Two issues cloud this topic. The main problem typically experienced in C/C++ is local variables have a static size, fixed at compile time. You need heap memory for dynamic sized data, which is managed with pointers. This is an implementation detail. It's possible for a language to implement dynamic sized local variables, it's just not done in C/C++. The other issue that comes up is lifetime. Local variables are tied to the activation record (stack frame) of a function call. If the lifetime of a variable is not tied to the lifetime of a function, it will need to be stored outside of a function's activation record. This is in a way the real use of pointers, as this issue goes beyond simple implementation details.
// Dynamic size
void SolveSomeProblem(int size)
{
int* workingMemory = new int[size];
...
}
struct Struct {
// Fields ...
};
// Dynamic lifetime
Struct* InitNewStruct()
{
Struct* s = new Struct;
// Initialize fields ...
return s;
}
Sirbomber is right about avoiding pointers if possible. Avoid both pointers and dynamic memory allocation if you can, but don't go far out of your way to do so. They solve a specific set of problems, so use them when you need to. Dynamic memory allocation is more costly than allocating space for local variables on the stack. If you ever find yourself allocating memory that is a hardcoded constant size, stop and think about it for a moment, make sure the dynamic lifetime argument applies.
void DoNotDoThis()
{
char* buffer = malloc(1024); // Pointless use of fixed size heap memory, tied to life of function
// Use buffer somehow ...
free(buffer); // This function is also not exception safe, since this free is skipped if an exception is thrown (memory leak)
}
void BetterWay()
{
char buffer[1024]; // Local variable, allocated on stack
// Use buffer somehow ...
}
I recommend preferring reference types over pointer types when possible. It's tempting to think of references as syntactic suger for pointers, and that isn't far off. The main difference between the two, aside from syntax, is nullability, and re-assignability. A pointer can be null, and can have it's value changed to point to different objects. A reference must be set to reference an object (expected to be non-null) when it comes into scope, and can not be re-assigned. This simplifies reasoning about references, and there will be no null checks in your code. Both can be unsafe, if abused, pointing to invalid memory or an object after it has been destructed.
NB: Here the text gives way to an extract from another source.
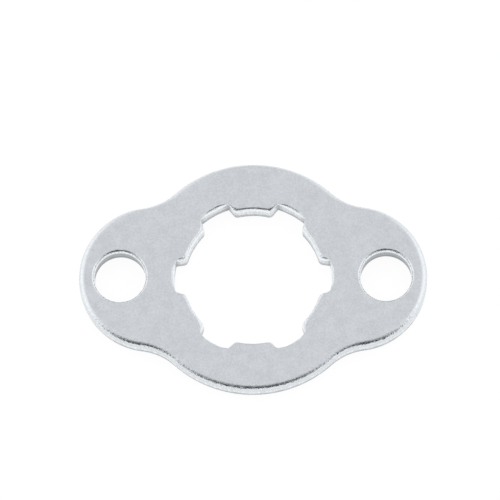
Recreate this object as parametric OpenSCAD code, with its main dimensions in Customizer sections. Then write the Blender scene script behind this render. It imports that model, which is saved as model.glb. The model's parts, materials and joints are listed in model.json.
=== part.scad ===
// Retainer plate for a splined shaft, a washer stamped from steel plate.
// A round middle has a splined opening that slides over the shaft, and two
// ears take the bolts. The plate lies flat on its sheared face: the origin is
// the centre of the opening on that face, the ears point along X, and the
// face with the rolled edges is up.

/* [Plate] */
// Thickness of the plate
plate_t = 3; // [2.5:0.5:5]
// Diameter of the round middle
middle_d = 30; // [27:0.5:36]

/* [Ears] */
// Distance between the centres of the two bolt holes
hole_spacing = 34; // [31:0.5:44]
// Distance from the centre of a bolt hole out to the end of its ear
hole_to_end = 5.25; // [4.9:0.05:8]
// Radius of the round end of an ear
ear_r = 9.3; // [7:0.1:11]
// Radius of the hollow neck where the middle runs into an ear
neck_r = 7.6; // [4:0.1:14]
// Diameter of a bolt hole
bolt_hole_d = 6.5; // [5:0.1:7]

/* [Splined opening] */
// Diameter of the opening between the teeth, where it clears the shaft
root_d = 20.1; // [19.2:0.1:22]
// Diameter of the circle on which the tips of the teeth lie
tip_d = 17.5; // [16.2:0.1:18.4]
// Number of teeth, with one of them on the Y axis
tooth_count = 6; // [4:1:7]
// Width of a tooth at its tip
tooth_tip_w = 4.6; // [3:0.1:5]
// Angle between the side of a tooth and its middle line
tooth_side_angle = 38; // [20:1:45]
// Radius of the corners at the tip of a tooth
tip_corner_r = 0.7; // [0.1:0.05:0.9]
// Radius of the corners at the root of a tooth
root_corner_r = 0.15; // [0.05:0.05:0.6]

/* [Rolled top edge] */
// How far the roll reaches in over the face on the round middle
middle_roll = 0.8; // [0.2:0.05:1]
// How far it reaches in at the hollow of a neck
neck_roll = 0.7; // [0.2:0.05:1]
// How far it reaches in on an ear
ear_roll = 0.85; // [0.2:0.05:1]
// How far it drops down the outer wall
outer_drop = 1; // [0.3:0.05:1.3]
// How far it reaches in at the middle of a tooth's tip
tip_roll = 0.42; // [0.1:0.01:0.7]
// How far it reaches in at the corners of a tooth's tip
tip_corner_roll = 0.65; // [0.1:0.05:0.8]
// How far it reaches in at the root of a tooth
root_roll = 0.05; // [0.02:0.01:0.3]
// How far it reaches in at the middle of the gap between two teeth
gap_roll = 0.4; // [0.1:0.05:0.7]
// How far it drops down the wall of the opening
opening_drop = 1; // [0.3:0.05:1.3]
// How far it reaches in round a bolt hole
hole_roll = 0.4; // [0.1:0.05:0.7]
// How far it drops down the wall of a bolt hole
hole_drop = 0.75; // [0.3:0.05:1.3]

/* [Sheared wall] */
// Height of the broken zone at the foot of the wall
break_h = 0.9; // [0.3:0.1:1.1]
// How far the broken zone leans back at its foot
break_in = 0.06; // [0.01:0.01:0.15]
// Size of the small bevel at the bottom edge
foot_bevel = 0.12; // [0.03:0.01:0.25]

/* [Smoothness] */
// Steps in the curve of the rolled edge
roll_steps = 6; // [3:1:8]
// Steps in a quarter of the round middle
middle_steps = 16; // [8:1:24]
// Steps in half of a hollow neck
neck_steps = 5; // [2:1:8]
// Steps in half of an ear's round end
ear_steps = 20; // [8:1:28]
// Steps in half of a tooth's tip, in its side and in half of the gap beside it
tooth_steps = 5; // [2:1:6]
// Steps in a corner of a tooth
corner_steps = 3; // [2:1:5]

/* [Hidden] */

middle_r = middle_d / 2;
bolt_hole_r = bolt_hole_d / 2;
root_r = root_d / 2;
tip_r = tip_d / 2;
hole_x = hole_spacing / 2;

// Half of the angle from one tooth to the next
half_pitch = 180 / tooth_count;
// What the roll and the bevel leave of the radius of a tooth's corner
least_corner_r = 0.04;
corner_room = tip_corner_r - least_corner_r;
// How far a cutter runs past the faces
past = 1;
// Steps round a bolt hole
hole_fn = 96;

// Ear and neck circles, drawn with the ear along Y. The neck's circle touches
// the middle's and the ear's from outside.
ear_centre = [0, hole_x + hole_to_end - ear_r];
neck_along = ((middle_r + neck_r) ^ 2 - (ear_r + neck_r) ^ 2 + ear_centre.y ^ 2)
    / (2 * ear_centre.y);
neck_centre = [sqrt((middle_r + neck_r) ^ 2 - neck_along ^ 2), neck_along];

// The foot of the stamped wall, from the bottom edge up to the top of the
// broken zone: how far the wall stands back, and the height
foot = [[break_in + foot_bevel, 0], [break_in, foot_bevel], [0, break_h]];

// The angles of the rolled edge, from the upright wall to the flat of the face
roll_angles = [for (i = [0 : roll_steps]) 90 * i / roll_steps];

function angle_of(v) = atan2(v.y, v.x);

function direction(a) = [cos(a), sin(a)];

function turned(v, a) = [v.x * cos(a) - v.y * sin(a), v.x * sin(a) + v.y * cos(a)];

function raised(v, z) = [v.x, v.y, z];

// A stretch of the wall as a list of [point, way into the metal, reach of the
// roll]. Its last point starts the next stretch, and so is left out.
//
// Along an arc the metal lies on the side of the centre, or beyond the arc
// where it is hollow. The reach goes from the first value of rolls to the
// second, and a power above 1 holds the change back to the end of the stretch.
function arc(centre, r, from, to, steps, hollow, rolls, power = 1) =
    [for (i = [0 : steps - 1])
        let (out = direction(from + (to - from) * i / steps))
        [centre + r * out, hollow ? out : -out, eased(rolls, i / steps, power)]];

function straight(from, to, way, steps, rolls, power = 1) =
    [for (i = [0 : steps - 1])
        [from + (to - from) * i / steps, way, eased(rolls, i / steps, power)]];

function eased(rolls, share, power) = rolls[0] + (rolls[1] - rolls[0]) * share ^ power;

// A closed wall from the half of one repeat. The half runs round from the X
// axis, its mirror image follows, and count of them stand round the centre.
function closed_wall(half, count) =
    let (
        pitch = 360 / count,
        back = [for (i = [len(half) - 2 : -1 : 1])
            let (p = half[i])
            [turned([p[0].x, -p[0].y], pitch), turned([p[1].x, -p[1].y], pitch), p[2]]],
        repeat = concat(half, back)
    )
    [for (k = [0 : count - 1], p = repeat)
        let (a = 90 + pitch * k)
        [turned(p[0], a), turned(p[1], a), p[2]]];

// The outer wall: the round middle, the hollow neck and the round ear of one
// quarter, and the other three
function outer_wall() =
    let (
        on_middle = angle_of(neck_centre),
        on_ear = angle_of(neck_centre - ear_centre),
        in_neck = (on_middle + on_ear) / 2
    )
    closed_wall(concat(
        arc([0, 0], middle_r, 0, on_middle, middle_steps, false, [middle_roll, middle_roll]),
        arc(neck_centre, neck_r, on_middle + 180, in_neck + 180, neck_steps, true,
            [middle_roll, neck_roll]),
        arc(neck_centre, neck_r, in_neck + 180, on_ear + 180, neck_steps, true,
            [neck_roll, ear_roll]),
        arc(ear_centre, ear_r, on_ear, 90, ear_steps, false, [ear_roll, ear_roll]),
        [[ear_centre + [0, ear_r], [0, -1], ear_roll]]
    ), 2);

// Centre of a rounded corner of a tooth that points along X. It lies off away
// from the tooth's side, and at the distance r from the middle of the opening.
function corner_centre(off, r) =
    let (
        side = direction(tooth_side_angle),
        start = tip_r * direction(asin(tooth_tip_w / 2 / tip_r)) + off * [side.y, -side.x],
        b = start * side
    )
    start + (sqrt(b * b - start * start + r * r) - b) * side;

// The wall of the opening: half of a tooth, from the middle of its tip to the
// middle of the gap beside it, and all the others
function opening_wall() =
    let (
        tip_centre = corner_centre(tip_corner_r, tip_r + tip_corner_r),
        root_centre = corner_centre(-root_corner_r, root_r - root_corner_r),
        off_side = tooth_side_angle + 90,
        away = direction(off_side),
        corner_roll = min(tip_corner_roll, corner_room)
    )
    closed_wall(concat(
        arc([0, 0], tip_r, 0, angle_of(tip_centre), tooth_steps, true,
            [tip_roll, corner_roll], 3),
        arc(tip_centre, tip_corner_r, angle_of(tip_centre) + 180, off_side, corner_steps, false,
            [corner_roll, corner_roll]),
        straight(tip_centre + tip_corner_r * away, root_centre - root_corner_r * away, -away,
            tooth_steps, [corner_roll, root_roll], 2),
        arc(root_centre, root_corner_r, off_side - 180, angle_of(root_centre), corner_steps, true,
            [root_roll, root_roll]),
        arc([0, 0], root_r, angle_of(root_centre), half_pitch, tooth_steps, true,
            [root_roll, gap_roll], 0.5),
        [[root_r * direction(half_pitch), direction(half_pitch), gap_roll]]
    ), tooth_count);

// The rings of a stamped wall, one over the other: the foot, with no more than
// room to stand back, and the roll. The roll is a quarter of an ellipse. It
// has its full drop where it reaches as far in as full, and less below that.
function stamped(wall, drop, full, room) = concat(
    [for (f = foot)
        [for (p = wall) raised(p[0] + min(f[0], room) * p[1], f[1])]],
    [for (a = roll_angles)
        [for (p = wall)
            let (fall = drop * sqrt(min(1, p[2] / full)))
            raised(p[0] + p[2] * (1 - cos(a)) * p[1], plate_t - fall * (1 - sin(a)))]]
);

// Triangles between rings of n points that lie one over the other. The first
// point of them all is number first.
function wall_faces(first, rows, n) =
    [for (j = [0 : rows - 2], i = [0 : n - 1])
        let (
            a = first + j * n + i,
            b = first + j * n + (i + 1) % n
        )
        each [[a, a + n, b + n], [a, b + n, b]]];

function reversed(faces) = [for (f = faces) [for (i = [len(f) - 1 : -1 : 0]) f[i]]];

// How far round the plate the next point of a ring lies, from the Y axis
function next_turn(ring, i) =
    i >= len(ring) ? 720 :
    i == len(ring) - 1 ? 360 :
    (angle_of(ring[i + 1]) + 630) % 360;

// Triangles between two rings in one plane. Each step is taken along the ring
// whose next point comes first round the plate.
function flat_faces(outer, inner, outer_first, inner_first, i = 0, j = 0, done = []) =
    i == len(outer) && j == len(inner) ? done :
    let (
        on_outer = next_turn(outer, i) <= next_turn(inner, j),
        from_outer = outer_first + i % len(outer),
        from_inner = inner_first + j % len(inner),
        to = on_outer ? outer_first + (i + 1) % len(outer) : inner_first + (j + 1) % len(inner)
    )
    flat_faces(outer, inner, outer_first, inner_first,
        on_outer ? i + 1 : i, on_outer ? j : j + 1,
        concat(done, [[from_outer, from_inner, to]]));

// The plate with its splined opening, before the bolt holes: the rings of both
// walls, joined across the two faces
module stamped_blank() {
    outer = stamped(outer_wall(), outer_drop, min(middle_roll, neck_roll, ear_roll), ear_r);
    opening = stamped(opening_wall(), opening_drop, min(tip_roll, gap_roll), corner_room);
    rows = len(outer);
    last = rows - 1;
    m = len(outer[0]);
    n = len(opening[0]);
    inner_first = rows * m;
    polyhedron(
        points = concat([for (ring = outer) each ring], [for (ring = opening) each ring]),
        faces = concat(
            wall_faces(0, rows, m),
            reversed(wall_faces(inner_first, rows, n)),
            flat_faces(outer[last], opening[last], last * m, inner_first + last * n),
            reversed(flat_faces(outer[0], opening[0], 0, inner_first))
        ),
        convexity = 6
    );
}

// The punch for a bolt hole, a turned shape that leaves the same stamped edge
module bolt_punch() {
    rotate_extrude($fn = hole_fn)
        polygon(concat(
            [[0, -past], [bolt_hole_r + foot[0][0], -past]],
            [for (f = foot) [bolt_hole_r + f[0], f[1]]],
            [for (a = roll_angles)
                [bolt_hole_r + hole_roll * (1 - cos(a)), plate_t - hole_drop * (1 - sin(a))]],
            [[bolt_hole_r + hole_roll, plate_t + past], [0, plate_t + past]]
        ));
}

module retainer_plate() {
    color([0.76, 0.78, 0.80])
        difference() {
            stamped_blank();
            for (side = [-1, 1])
                translate([side * hole_x, 0, 0])
                    bolt_punch();
        }
}

retainer_plate();
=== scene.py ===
"""Retainer plate for a splined shaft, a washer stamped from zinc plated steel.

The plate lies flat on a pale floor, sheared face down, as the part's frame has it.
One closed surface carries the stamped section round the outer edge, round the
splined opening and round both bolt holes. All sizes are in metres.
Outlines are arrays of complex numbers, x + iy, with one row for each ring.
"""

import json
import math

import bmesh
import bpy
import numpy as np
from mathutils import Matrix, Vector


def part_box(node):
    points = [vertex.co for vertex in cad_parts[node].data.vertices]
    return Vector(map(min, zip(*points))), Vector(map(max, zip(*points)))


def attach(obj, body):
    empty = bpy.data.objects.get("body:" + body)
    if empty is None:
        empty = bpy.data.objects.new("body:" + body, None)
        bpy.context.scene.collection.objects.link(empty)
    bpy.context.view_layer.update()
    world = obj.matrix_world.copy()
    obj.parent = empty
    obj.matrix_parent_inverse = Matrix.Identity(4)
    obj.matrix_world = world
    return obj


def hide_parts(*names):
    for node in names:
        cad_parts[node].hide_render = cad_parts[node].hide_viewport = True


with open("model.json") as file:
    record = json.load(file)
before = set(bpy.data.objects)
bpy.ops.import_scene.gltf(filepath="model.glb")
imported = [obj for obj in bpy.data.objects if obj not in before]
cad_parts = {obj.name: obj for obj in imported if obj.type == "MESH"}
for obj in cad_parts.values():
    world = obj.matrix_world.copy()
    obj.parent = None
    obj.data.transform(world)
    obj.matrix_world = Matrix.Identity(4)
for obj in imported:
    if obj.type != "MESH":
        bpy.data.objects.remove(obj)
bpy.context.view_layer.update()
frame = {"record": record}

# The plate's outline
plate_low, plate_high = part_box("retainer_plate")
THICKNESS = plate_high.z - plate_low.z
EAR_END = plate_high.x
MIDDLE_RADIUS = plate_high.y
bolt_dims = next(
    mount["dims"] for mount in frame["record"]["mounts"] if mount["name"] == "bolt_holes"
)
HOLE_X = bolt_dims["spacing_x_mm"] / 2000
HOLE_RADIUS = bolt_dims["hole_r_mm"] / 1000
EAR_RADIUS = 0.0093
NECK_RADIUS = 0.0076

# The splined opening
TOOTH_COUNT = 6
ROOT_RADIUS = 0.01005
TIP_RADIUS = 0.00875
TOOTH_TIP_WIDTH = 0.0046
TOOTH_SIDE_ANGLE = math.radians(38)
TIP_CORNER_RADIUS = 0.0007
ROOT_CORNER_RADIUS = 0.00015

# The rolled edge: how far it reaches in over the face from place to place, how
# far it drops down the wall where it has its full reach, the angle of its curve
# at which it leaves the wall, and the power of the curve: 2 is an ellipse, more
# is squarer
EAR_REACH = 0.00085
NECK_REACH = 0.0007
MIDDLE_REACH = 0.0008
OUTER_DROP = 0.00096
OUTER_START = 0.0
TIP_REACH = 0.00046
TIP_CORNER_REACH = 0.00065
SIDE_REACH = 0.0003
ROOT_CORNER_REACH = 0.00005
GAP_REACH = 0.0004
OPENING_DROP = 0.00076
OPENING_START = math.radians(16)
HOLE_REACH = 0.0004
HOLE_DROP = 0.00075
HOLE_START = 0.0
ROLL_POWER = 2.2

# Where the reach changes: how far before and after a neck, how far before the end
# of a tooth's tip, and at which share of a tooth's side and of half a gap
NECK_EASE = 0.001
TIP_EASE = 0.0006
SIDE_PLACE = 0.55
GAP_PLACE = 0.6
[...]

Obj obj; // Local variable
Obj *obj1 = 0; // Ok
//Obj &obj2 = 0; // Error (reference can't be assigned null)
Obj &obj3 = obj; // Ok (pointing to existing constructed object)
Obj &obj4 = *obj1; // Ok (but a bad idea, as this indirectly assigns null)
obj1 = &obj; // Ok (re-assign to existing constructed object)
//obj4 = &obj; // Error (reference can't be re-assigned)
obj1->a; // Pointer field access
obj3.a; // Reference field access
Passing large objects to functions should be done by reference (or pointer) whenever possible, for efficiency reasons. If you want the function to modify your object, then you also need to use a reference or a pointer for correctness reasons. If you don't want the function to change your object, you can pass the object as a reference to a const, or a pointer to a const. This of course restricts the function to only reading fields and calling const methods on the object. If the function needs to modify the object passed in, but not have the changes reflected in the caller, a copy needs to be made, possibly by making use of pass-by-value.
void f(SomeLargeClass obj); // By-value, copies object at point of call
void g(SomeLargeClass &obj); // Ry-reference, reference syntax
void h(SomeLargeClass *obj); // By-reference, pointer syntax
void SomeFunction()
{
SomeLargeClass obj;
f(obj); // By-value, object is copied
g(obj); // By-reference, but syntax is the same as by-value
h(&obj); // By-reference, clearly indicated at point of call
}
A benefit of references, is that a const reference can capture a temporary value that might not have a memory address. Consider passing the result of "5 + 5" to a function. This works if the parameter is declared as "const int&", but not if it's a pointer type (and not if it's not const).
void f(const int& value);
...
f(5 + 5); // Ok
Pointers to void essentially disable type checking. It makes sense for something like malloc to return a void*. Similarly for other functions that deal with generic memory allocation without regard to the type. In general avoid using void* if possible. Why disable type checking without a reason? Similarly, why cast without a reason. Type casts override type checking (and also silence warnings), so avoid them too when possible. It's better for something like malloc to return a void*, than to have every point of call do a cast to the appropriate type. It's also worth pointing out that C++ broke down casting into different types for added safety and checking, albeit, the syntax is a bit more verbose. If curious, look into static_cast, dynamic_cast, const_cast, and reinterpret_cast.
S1* s1 = malloc(sizeof(S1)); // No cast needed, type is now S1*
S2* s2 = malloc(sizeof(S2)); // No cast needed, type is now S2*
S3* = (S3*)s2; // Cast type S2* to S3* (potentially dangerous)
Note that C++ added type safe memory allocators, which you should use. C++ code should use new/delete (single object) or new[]/delete[] (array) rather than malloc/free. Also, by extension to the guideline given earlier, use new[]/delete[] when you need dynamic memory for an array where the size is only known at run-time. Use new/delete when you need a single object with dynamic lifetime that isn't tied to the scope of a function that creates the object.